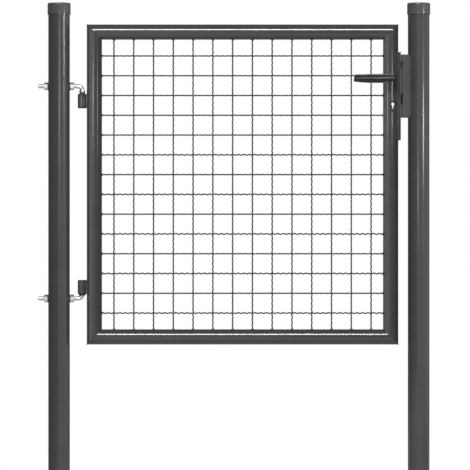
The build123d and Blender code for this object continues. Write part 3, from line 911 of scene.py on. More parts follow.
@dataclass
class HookHinge(SubAssembly):
    """A threaded rod through the post, bent to a pin, and the leaf's sleeve that turns on it."""

    palette: Palette
    name: str
    hook_node: str
    sleeve_node: str
    pin_points_up: bool
    rod_radius: float = 6.0 * MM
    bend_radius: float = 12.0 * MM
    pitch: float = 1.75 * MM
    thread_depth: float = 0.95 * MM
    thread_end: float = 50.0 * MM
    chamfer: float = 1.1 * MM
    collar_radius: float = 8.5 * MM
    collar_height: float = 5.0 * MM
    sleeve_radius: float = 12.5 * MM
    sleeve_bore: float = 8.5 * MM
    sleeve_edge: float = 0.7 * MM
    weld_radius: float = 2.7 * MM
    weld_offset: float = 4.6 * MM
    weld_inset: float = 1.5 * MM
    bush_bore: float = 6.05 * MM

    @property
    def pin_x(self) -> float:
        """The hinge axis."""
        return Span.of(self.sleeve_node).low.x + self.sleeve_radius

    @property
    def rod_z(self) -> float:
        """The height of the rod's axis."""
        span = Span.of(self.hook_node)
        return span.low.z + self.rod_radius if self.pin_points_up else span.high.z - self.rod_radius

    @property
    def rise(self) -> int:
        """1 where the pin points up and -1 where it points down."""
        return 1 if self.pin_points_up else -1

    def rod_path(self) -> list[Vector]:
        """The rod's axis: the threaded run, the bend and the pin."""
        span = Span.of(self.hook_node)
        pin_end = span.high.z if self.pin_points_up else span.low.z
        bend_x = self.pin_x - self.bend_radius
        centre = Vector((bend_x, 0, self.rod_z + self.rise * self.bend_radius))
        run = line((span.low.x, 0, self.rod_z), (self.thread_end, 0, self.rod_z), self.pitch / 8)
        run += line((self.thread_end, 0, self.rod_z), (bend_x, 0, self.rod_z), 2 * MM)[1:]
        for step in range(1, 13):
            angle = math.pi / 2 * step / 12
            spoke = Vector((math.sin(angle), 0, -self.rise * math.cos(angle)))
            run.append(centre + spoke * self.bend_radius)
        run += line(run[-1], (self.pin_x, 0, pin_end), 2 * MM)[1:]
        return run

    def rod(self) -> None:
        """Makes the threaded, bent rod with its collar."""
        path = self.rod_path()
        length = sum((after - before).length for before, after in zip(path, path[1:]))
        thread_length = self.thread_end - path[0].x

        def radius(distance: float, angle: float) -> float:
            """Thread, plain shank and chamfered ends.

            Args:
                distance: The distance along the rod.
                angle: The angle around it.

            Returns:
                The radius there.
            """
            turn = (distance / self.pitch + angle / TURN) % 1
            groove = self.thread_depth * max(0.0, min(1.0, 1.25 - abs(2 * turn - 1) * 2.0))
            fade = max(0.0, min(1.0, (thread_length - distance) / self.pitch))
            end = min(distance, length - distance)
            taper = max(0.0, self.chamfer - end)
            return self.rod_radius - groove * fade - taper

        form = Form()
        form.sweep(path, radius, Vector((0, 1, 0)), 32)
        low = self.rod_z + self.rise * self.bend_radius - self.collar_height
        overlap = self.rod_radius - 0.2 * MM
        collar = rounded(slab(overlap, self.collar_radius, 0, self.collar_height, 0.5 * MM))
        form.lathe(collar, (self.pin_x, 0, low))
        self.add(form.to_mesh(self.name + "_rod"), Body.POSTS, Slot.ZINC_PLATE, self.hook_node)

    def sleeve(self) -> None:
        """Makes the sleeve and the two weld beads that hold it to the stile."""
        span = Span.of(self.sleeve_node)
        profile = rounded(slab(self.sleeve_bore, self.sleeve_radius, 0, span.size.z, self.sleeve_edge))
        form = Form()
        form.lathe(profile, (self.pin_x, 0, span.low.z), steps=64)
        self.add(form.to_mesh(self.name + "_sleeve"), Body.LEAF, Slot.POWDER_COAT, self.sleeve_node)
        touch = self.pin_x + self.sleeve_radius
        for side, where in ((-1, "front"), (1, "back")):
            start = (touch, side * self.weld_offset, span.low.z + self.weld_inset)
            end = (touch, side * self.weld_offset, span.high.z - self.weld_inset)
            run = bead(line(start, end, 0.6 * MM), self.weld_radius, Vector((0, 1, 0)))
            self.add(run.to_mesh(f"{self.name}_sleeve_weld_{where}", 60), Body.LEAF, Slot.POWDER_COAT)

    def bush(self, node: str, profile: Sequence[Corner]) -> None:
        """Makes a nylon bush.

        Args:
            node: The bush.
            profile: Its closed profile, with heights measured from its lower end.
        """
        form = Form()
        form.lathe(rounded(profile, 4), (self.pin_x, 0, Span.of(node).low.z), steps=64)
        self.add(form.to_mesh(node + "_moulding"), Body.LEAF, Slot.BLACK_NYLON, node)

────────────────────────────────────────

* _Exercise instructions_: Copy out the material above in its entirety. Every detail must match.

* _In response_:
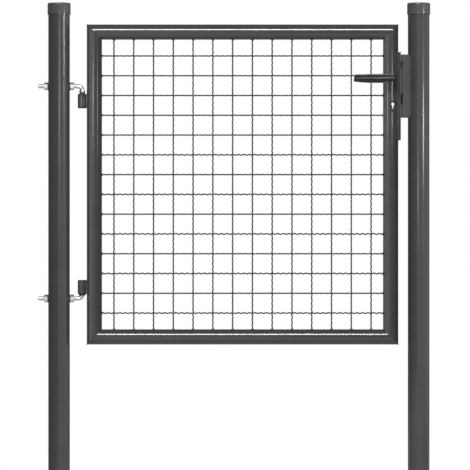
The build123d and Blender code for this object continues. Write part 3, from line 911 of scene.py on. More parts follow.
@dataclass
class HookHinge(SubAssembly):
    """A threaded rod through the post, bent to a pin, and the leaf's sleeve that turns on it."""

    palette: Palette
    name: str
    hook_node: str
    sleeve_node: str
    pin_points_up: bool
    rod_radius: float = 6.0 * MM
    bend_radius: float = 12.0 * MM
    pitch: float = 1.75 * MM
    thread_depth: float = 0.95 * MM
    thread_end: float = 50.0 * MM
    chamfer: float = 1.1 * MM
    collar_radius: float = 8.5 * MM
    collar_height: float = 5.0 * MM
    sleeve_radius: float = 12.5 * MM
    sleeve_bore: float = 8.5 * MM
    sleeve_edge: float = 0.7 * MM
    weld_radius: float = 2.7 * MM
    weld_offset: float = 4.6 * MM
    weld_inset: float = 1.5 * MM
    bush_bore: float = 6.05 * MM

    @property
    def pin_x(self) -> float:
        """The hinge axis."""
        return Span.of(self.sleeve_node).low.x + self.sleeve_radius

    @property
    def rod_z(self) -> float:
        """The height of the rod's axis."""
        span = Span.of(self.hook_node)
        return span.low.z + self.rod_radius if self.pin_points_up else span.high.z - self.rod_radius

    @property
    def rise(self) -> int:
        """1 where the pin points up and -1 where it points down."""
        return 1 if self.pin_points_up else -1

    def rod_path(self) -> list[Vector]:
        """The rod's axis: the threaded run, the bend and the pin."""
        span = Span.of(self.hook_node)
        pin_end = span.high.z if self.pin_points_up else span.low.z
        bend_x = self.pin_x - self.bend_radius
        centre = Vector((bend_x, 0, self.rod_z + self.rise * self.bend_radius))
        run = line((span.low.x, 0, self.rod_z), (self.thread_end, 0, self.rod_z), self.pitch / 8)
        run += line((self.thread_end, 0, self.rod_z), (bend_x, 0, self.rod_z), 2 * MM)[1:]
        for step in range(1, 13):
            angle = math.pi / 2 * step / 12
            spoke = Vector((math.sin(angle), 0, -self.rise * math.cos(angle)))
            run.append(centre + spoke * self.bend_radius)
        run += line(run[-1], (self.pin_x, 0, pin_end), 2 * MM)[1:]
        return run

    def rod(self) -> None:
        """Makes the threaded, bent rod with its collar."""
        path = self.rod_path()
        length = sum((after - before).length for before, after in zip(path, path[1:]))
        thread_length = self.thread_end - path[0].x

        def radius(distance: float, angle: float) -> float:
            """Thread, plain shank and chamfered ends.

            Args:
                distance: The distance along the rod.
                angle: The angle around it.

            Returns:
                The radius there.
            """
            turn = (distance / self.pitch + angle / TURN) % 1
            groove = self.thread_depth * max(0.0, min(1.0, 1.25 - abs(2 * turn - 1) * 2.0))
            fade = max(0.0, min(1.0, (thread_length - distance) / self.pitch))
            end = min(distance, length - distance)
            taper = max(0.0, self.chamfer - end)
            return self.rod_radius - groove * fade - taper

        form = Form()
        form.sweep(path, radius, Vector((0, 1, 0)), 32)
        low = self.rod_z + self.rise * self.bend_radius - self.collar_height
        overlap = self.rod_radius - 0.2 * MM
        collar = rounded(slab(overlap, self.collar_radius, 0, self.collar_height, 0.5 * MM))
        form.lathe(collar, (self.pin_x, 0, low))
        self.add(form.to_mesh(self.name + "_rod"), Body.POSTS, Slot.ZINC_PLATE, self.hook_node)

    def sleeve(self) -> None:
        """Makes the sleeve and the two weld beads that hold it to the stile."""
        span = Span.of(self.sleeve_node)
        profile = rounded(slab(self.sleeve_bore, self.sleeve_radius, 0, span.size.z, self.sleeve_edge))
        form = Form()
        form.lathe(profile, (self.pin_x, 0, span.low.z), steps=64)
        self.add(form.to_mesh(self.name + "_sleeve"), Body.LEAF, Slot.POWDER_COAT, self.sleeve_node)
        touch = self.pin_x + self.sleeve_radius
        for side, where in ((-1, "front"), (1, "back")):
            start = (touch, side * self.weld_offset, span.low.z + self.weld_inset)
            end = (touch, side * self.weld_offset, span.high.z - self.weld_inset)
            run = bead(line(start, end, 0.6 * MM), self.weld_radius, Vector((0, 1, 0)))
            self.add(run.to_mesh(f"{self.name}_sleeve_weld_{where}", 60), Body.LEAF, Slot.POWDER_COAT)

    def bush(self, node: str, profile: Sequence[Corner]) -> None:
        """Makes a nylon bush.

        Args:
            node: The bush.
            profile: Its closed profile, with heights measured from its lower end.
        """
        form = Form()
        form.lathe(rounded(profile, 4), (self.pin_x, 0, Span.of(node).low.z), steps=64)
        self.add(form.to_mesh(node + "_moulding"), Body.LEAF, Slot.BLACK_NYLON, node)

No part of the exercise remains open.